Analize şöyle devam edildi: “Devlet kurumları öncesi halkın başvurmasının zorunlu kılındığı ’Mahalle Meclisleri’, ’Köy Komünleri’oluşturuldu ve PKK valisi, kaymakamı, müftüsü atanır olmuştur. Adli alanda ’Dağ Kadrosu’nda faaliyet yürüten örgüt mahkemeleri ’Kürdistan Hukukçular Birliği’adı altında yerel mahkeme mantığında adli sisteme dönüştü, Yargıtay görevi olarak ’Kandil Mahkemeleri’oluşturulurken, halkın tüm anlaşmazlıklarını sözde mahkemelere taşıması zorunlu hale getirildi. Örgütle mücadele yürüten tüm operasyonel şubeler, tasfiye edilirken operasyonel tecrübe ve bilgisi olmayan kişiler bu birimlerde istihdam edildi. Önleyici dinleme kapsamındaki istihbari dinlemeler çıkarılan yasalar ile imkânsız hale getirilirken takibi yapılan azılı örgüt mensuplarının takibi sonlandırıldı. Asker kışlaya çekilerek operasyon yeteneği öldürüldü.”

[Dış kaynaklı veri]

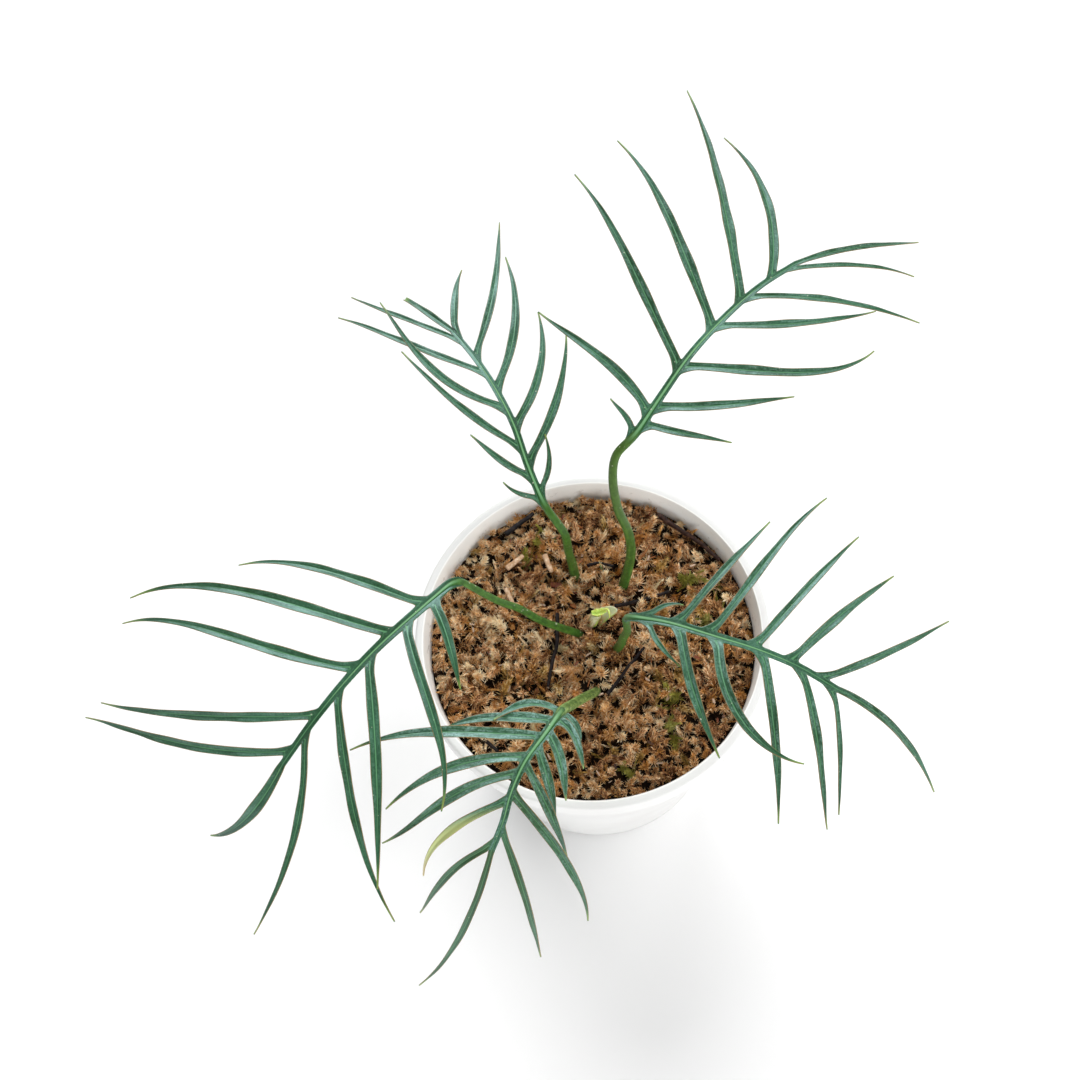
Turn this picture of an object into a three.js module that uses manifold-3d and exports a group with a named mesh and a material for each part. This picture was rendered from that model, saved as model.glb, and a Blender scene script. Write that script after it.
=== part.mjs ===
// A young philodendron tortum with five cut leaves and a new shoot, in a plain white pot filled with moss.
// Millimetres, +Z up. The origin is the middle of the pot's underside, and the front is -Y.
import * as THREE from 'three';
import { mergeVertices } from 'three/addons/utils/BufferGeometryUtils.js';
import Module from 'manifold-3d';

const wasm = await Module();
wasm.setup();

// Pot
const POT_HEIGHT = 110;
const RIM_OUTER_DIAMETER = 134;
const RIM_INNER_DIAMETER = 127;
const BASE_DIAMETER = 96;
const POT_WALL = 1.5;
const RIM_BAND_HEIGHT = 9;
const RIM_SKIRT = 1.1;
const POT_SIDES = 60;
const DRAIN_HOLES = 8;
const DRAIN_HOLE_DIAMETER = 7;
const DRAIN_HOLE_SIDES = 12;
const DRAIN_CIRCLE_RADIUS = 32;

// Moss filling
const MOSS_MIDDLE = 105.5;
const MOSS_EDGE_DROP = 3.5;
const MOSS_RIGHT_DROP = 2.5;
const MOSS_RINGS = 14;
const MOSS_LUMP_HEIGHTS = [1, 0.6];
const MOSS_LUMP_PITCHES = [[0.52, 0.47], [0.43, 0.39]];

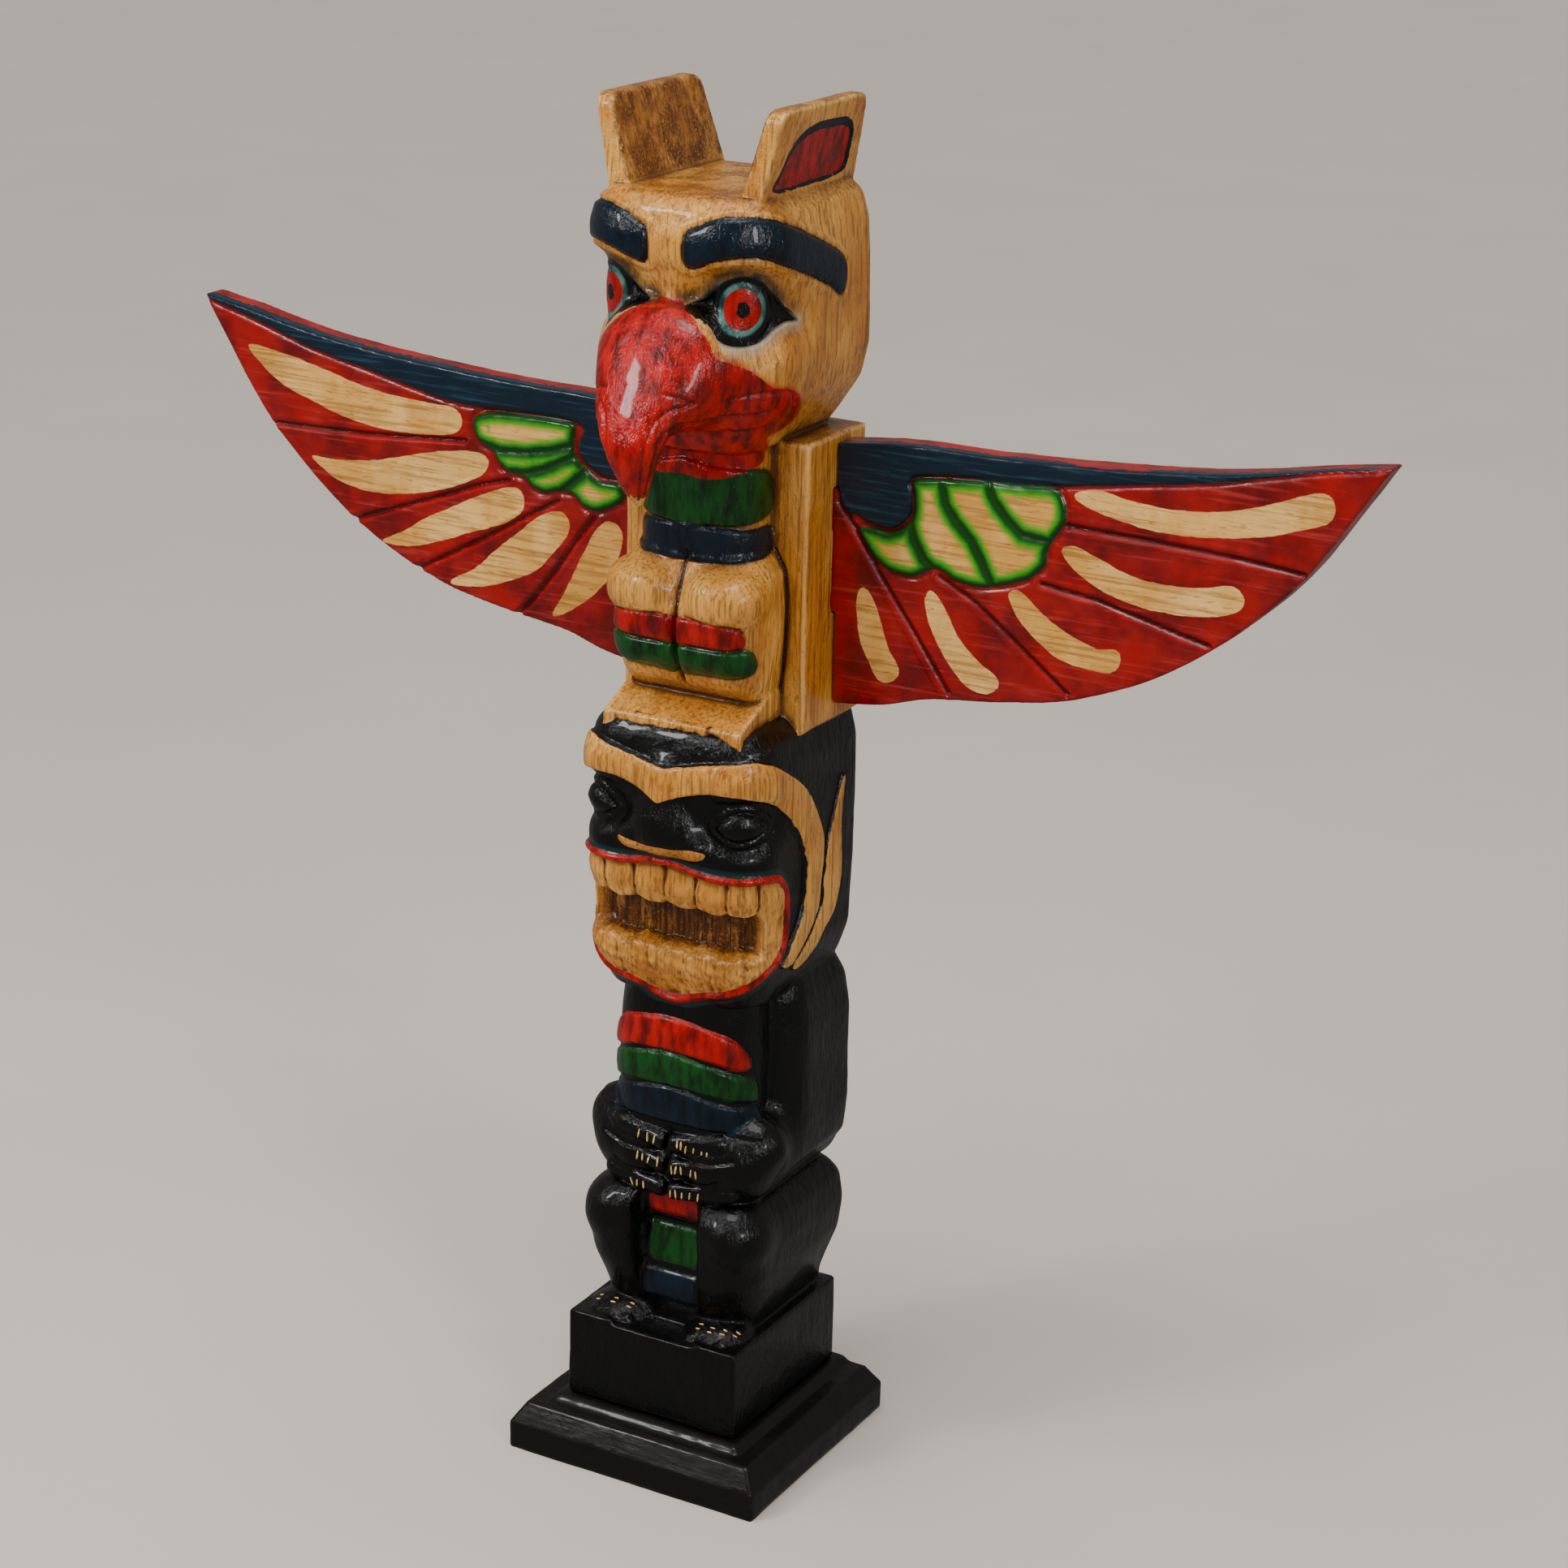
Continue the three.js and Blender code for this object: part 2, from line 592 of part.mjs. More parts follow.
function toes(side) {
  const count = 4;
  return Array.from({ length: count }, (_, i) => ellipsoid(new THREE.Vector3(
    side * THREE.MathUtils.lerp(0.3, 0.78, i / (count - 1)) * halfWidth,
    -0.84 * blockFront, plinthTop + 1), [0.085 * halfWidth, 0.2 * blockFront, 6], 0, 8));
}

function bearBodySolid() {
  return zoneBlock(bearLegs, 1)
    .subtract(lapGap())
    .add(zoneBlock(bearArms, 1))
    .add(zoneBlock(bearTorso, 1))
    .add(zoneBlock(bearBelly, 1))
    .add(joinAll([
      bellyBand(0.845, 0.91, 0.02, 0.93), bellyBand(0.745, 0.825, 0.02, 1.02),
      bellyBand(0.635, 0.725, 0.015, 1.02)]))
    .subtract(handGap())
    .add(joinAll([bothSides(fingers), bothSides(toes)]))
    .add(joinAll([lapBand(0.34, 0.4), lapBand(0.2, 0.31), lapBand(0.09, 0.18)]));
}

// The plinth, carved in one with the figures
function plinthSolid() {
  const half = plinthWidth / 2;
  const r = plinthEdgeRadius;
  const right = [
    ...cornerArc(half - r, -plinthFront + r, r, -90, 0, 2),
    ...cornerArc(half - r, plinthBack - r, r, 0, 90, 2)];
  const outline = [...right, ...right.map(([x, y]) => [-x, y]).reverse()];
  const middle = (plinthBack - plinthFront) / 2;
  const shrink = (share) => outline.map(([x, y]) => [x * share, middle + (y - middle) * share]);
  const rows = [[plinthBottom, 1], [plinthTop - r * 0.5, 1], [plinthTop, 1 - r * 0.5 / half]];
  return ringSolid(rows.map(([z, share]) => shrink(share).map(([x, y]) => (
    new THREE.Vector3(x, y, z)))));
}

function poleSolid() {
  return plinthSolid()
    .add(bearBodySolid())
    .add(bearHeadSolid())
    .add(birdBodySolid())
    .add(birdHeadSolid());
}

// Base board: a square board with a bevel, and a low rounded step round the plinth's foot
function baseSolid() {
  const square = (halfX, low, high, z) => [[halfX, low], [halfX, high], [-halfX, high], [-halfX, low]]
    .map(([x, y]) => new THREE.Vector3(x, y, z));
  const [x, y] = [baseWidth / 2, baseDepth / 2];
  const bevelTop = baseEdgeHeight + baseBevelHeight;
  const board = ringSolid([
    square(x, -y, y, 0), square(x, -y, y, baseEdgeHeight),
    square(x - baseBevelInset, -y + baseBevelInset, y - baseBevelInset, bevelTop)]);
  const edge = stepHeight * 0.6;
  const step = (inset, z) => square(
    plinthWidth / 2 + stepMargin - inset, -plinthFront - stepMargin + inset,
    plinthBack + stepMargin - inset, z);
  return board.add(ringSolid([
    step(0, bevelTop - 1), step(0, bevelTop + stepHeight - edge), step(edge * 0.3, baseTop - edge * 0.3),
    step(edge, baseTop)]));
}

// A wing: one flat board with a tenon at its root and the feathers parted by grooves
const wingRoot = boardOuter + wingRootGap;
const wingRootTop = boardTop - wingTopDrop;
const wingRootBottom = boardBottom + wingBottomLift;
const wingRootHeight = wingRootTop - wingRootBottom;

// A point of the wing's face, as [share of its reach, share of its root's height]
function wingPoint([out, up]) {
  return new THREE.Vector2(wingRoot + out * wingReach, wingRootBottom + up * wingRootHeight);
}

function wingOutline() {
  const tip = [1, 1 + wingRise / wingRootHeight];
  const top = [[0, 1], [0.14, 1.03], [0.36, 1.04], [0.68, 1.09], [0.9, 1.17], tip];
  const bottom = [
    tip, [0.95, 1.04], [0.86, 0.76], [0.74, 0.51], [0.61, 0.32], [0.47, 0.19], [0.34, 0.13],
    [0.2, 0.09], [0.1, 0.03], [0, 0],
  ];
  const along = (points, count) => new THREE.SplineCurve(points.map(wingPoint)).getPoints(count);
  return [...along(top, 9), ...along(bottom, 20).slice(1)];
}

function featherGroove(from, to) {
  const [a, b] = [wingPoint(from), wingPoint(to)];
  const across = b.clone().sub(a).normalize().rotateAround(new THREE.Vector2(), Math.PI / 2);
  return ringSolid([a, b].map((end) => {
    const corner = (reach, y) => new THREE.Vector3(
      end.x + across.x * reach, y, end.y + across.y * reach);
    const half = featherGrooveWidth;
    return [corner(-half, wingFront - featherGrooveDepth), corner(half, wingFront - featherGrooveDepth),
      corner(0, wingFront + featherGrooveDepth)];
  }));
}

function wingSolid(side) {
  const shape = new THREE.Shape(wingOutline());
  const slab = new THREE.ExtrudeGeometry(shape, { depth: wingThickness, bevelEnabled: false });
  slab.rotateX(Math.PI / 2);
  slab.translate(0, wingFront + wingThickness, 0);
  const tenon = box(
    [boardOuter - tenonLength, wingFront, tenonMiddle - tenonHeight / 2],
    [wingRoot + 1, wingFront + wingThickness, tenonMiddle + tenonHeight / 2]);
  const grooves = [
    [[0.442, 0.839], [0.867, 0.789]], [[0.397, 0.594], [0.703, 0.492]],
    [[0.257, 0.517], [0.454, 0.219]], [[0.096, 0.521], [0.23, 0.128]],
  ].map(([from, to]) => featherGroove(from, to));
  const wing = toSolid(slab).add(tenon).subtract(joinAll(grooves));
  return side > 0 ? wing : mirrored(wing);
}

function mirrored(solid) {
  const geometry = toGeometry(solid);
  geometry.scale(-1, 1, 1);
  return toSolid(geometry);
}

function toGeometry(solid) {
  const { vertProperties, triVerts } = solid.getMesh();
  const geometry = new THREE.BufferGeometry();
  geometry.setAttribute('position', new THREE.BufferAttribute(vertProperties, 3));
  geometry.setIndex(new THREE.BufferAttribute(triVerts, 1));
  return geometry;
}

const finishes = {
  honeyWood: { color: 0xb98440, roughness: 0.3, metalness: 0 },
  blackPaint: { color: 0x17120f, roughness: 0.28, metalness: 0 },
  redPaint: { color: 0x9d1f22, roughness: 0.34, metalness: 0 },
};

function part(name, solid, finish) {
  const mesh = new THREE.Mesh(toGeometry(solid), new THREE.MeshStandardMaterial(finish));
  mesh.name = name;
  return mesh;
}

const totemPole = new THREE.Group();
totemPole.add(
  part('base_board', baseSolid(), finishes.blackPaint),
  part('carved_pole', poleSolid(), finishes.honeyWood),
  part('wing_left', wingSolid(1), finishes.redPaint),
  part('wing_right', wingSolid(-1), finishes.redPaint));

export default totemPole;
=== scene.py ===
"""Totem pole: a winged bird over a seated bear, carved, painted and varnished.

The pole and the wings are carved in code as a carver would: blocks are cut to their sections,
and each motif is raised or cut in and then painted inside its own outline.
"""
import sys
import logging
import math
from dataclasses import dataclass, field
from enum import Enum
from typing import Callable

import bmesh
import bpy
import numpy as np
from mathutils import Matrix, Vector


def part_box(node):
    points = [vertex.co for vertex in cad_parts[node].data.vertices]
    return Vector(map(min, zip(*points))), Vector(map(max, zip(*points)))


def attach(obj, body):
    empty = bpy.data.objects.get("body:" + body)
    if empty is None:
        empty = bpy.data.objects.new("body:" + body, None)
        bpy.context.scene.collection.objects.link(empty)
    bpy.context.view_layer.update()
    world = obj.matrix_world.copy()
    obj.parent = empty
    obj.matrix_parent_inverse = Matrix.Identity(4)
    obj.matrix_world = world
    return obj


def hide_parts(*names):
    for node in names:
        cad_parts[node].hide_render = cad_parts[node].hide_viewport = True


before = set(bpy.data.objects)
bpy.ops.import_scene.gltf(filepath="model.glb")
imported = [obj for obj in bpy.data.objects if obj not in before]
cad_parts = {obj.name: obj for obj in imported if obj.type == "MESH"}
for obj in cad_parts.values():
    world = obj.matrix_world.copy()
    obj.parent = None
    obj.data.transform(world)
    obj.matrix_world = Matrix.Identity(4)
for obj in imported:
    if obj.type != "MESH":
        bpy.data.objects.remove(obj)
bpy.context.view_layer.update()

import openvdb as vdb
from mathutils import Matrix, Vector
from mathutils.bvhtree import BVHTree

LOG = logging.getLogger("totem_pole")

Outline = tuple[tuple[float, float], ...]
Corner = tuple[float, float, float]
Socket = bpy.types.NodeSocket
Values = np.ndarray

# The pole's height in the carver's millimetres, from the foot of the plinth to the tops of the ears
CARVED_HEIGHT = 960.0
POLE_LOW, POLE_HIGH = (Vector(corner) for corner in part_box("carved_pole"))
UNIT = (POLE_HIGH.z - POLE_LOW.z) / CARVED_HEIGHT
FOOT = POLE_LOW.z / UNIT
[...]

Alan hakimiyeti kaybedildi

GÜSAM güvenlik uzmanlarının hazırladığı raporda, “Alan hâkimiyetini güçlendiren örgüt ‘Serhildan’ (Başkaldırı) ve özerklik konularını dillendirmeye başladı. İlk denemesini Kobani olaylarında gerçekleştiren örgüt, elde ettiği güç ve devletin pasifize edilmiş konumunu da kullanarak muhafazakâr ve devletçi Kürtlere baskısını artırdı. Delik deşik olan sınırdan milyonlarca kaçak mal ülkeye sokuldu. Yeni alanlar oluştururken silah ve mühimmat aktarımına hız verdi. Kandil kamplarında Zağra, Şiar, F300 isimli silah üretimi yapmaya başlayan örgüt sınır dışındaki birçok ağır silahı (ısıya duyarlı füze, omuzdan kullanılabilen füze, tank imha silahları vb.) ülkeye soktu. Süreç sayesinde PKK kuzey cephesini sağlama alıp Suriye’ye odaklandı ve tarihinde ilk defa toprak kazanarak, kanton adı altında, polis gücü olan devletçiklerini kurdu. Ülke basını tek elde toplanarak halkın gerçekleri görmesi ve olayları anlamasının önüne geçilmiştir” denildi.